Tally the lines below that contain the word "from", and give only that number.
<<<<
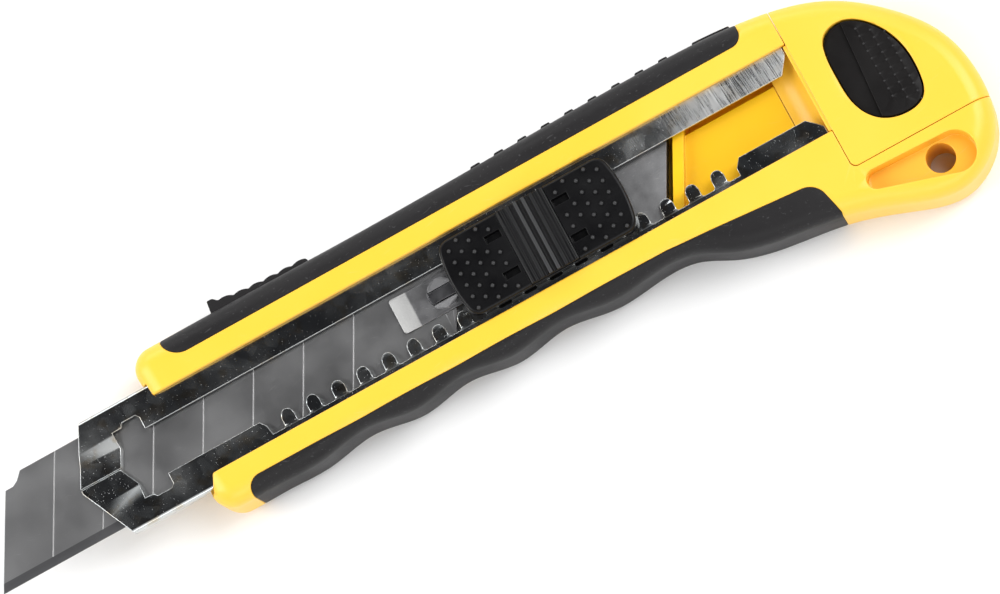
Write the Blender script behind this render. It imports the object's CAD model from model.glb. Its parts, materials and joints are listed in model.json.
import json
import math

import bmesh
import bpy
from mathutils import Matrix, Vector

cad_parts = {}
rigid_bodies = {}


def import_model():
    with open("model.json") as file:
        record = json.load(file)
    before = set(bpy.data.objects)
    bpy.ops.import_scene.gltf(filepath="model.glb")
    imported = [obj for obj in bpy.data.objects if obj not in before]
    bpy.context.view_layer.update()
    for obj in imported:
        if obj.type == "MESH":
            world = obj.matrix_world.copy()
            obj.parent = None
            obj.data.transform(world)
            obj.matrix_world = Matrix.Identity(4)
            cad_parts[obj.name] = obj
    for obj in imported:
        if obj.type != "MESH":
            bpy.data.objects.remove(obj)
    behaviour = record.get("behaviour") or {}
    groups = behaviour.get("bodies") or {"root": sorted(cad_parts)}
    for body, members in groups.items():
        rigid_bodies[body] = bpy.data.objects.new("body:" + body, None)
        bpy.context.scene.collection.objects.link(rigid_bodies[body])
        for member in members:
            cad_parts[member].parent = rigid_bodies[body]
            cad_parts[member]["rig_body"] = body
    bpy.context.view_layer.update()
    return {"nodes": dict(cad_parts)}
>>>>
*Result of the task:* 2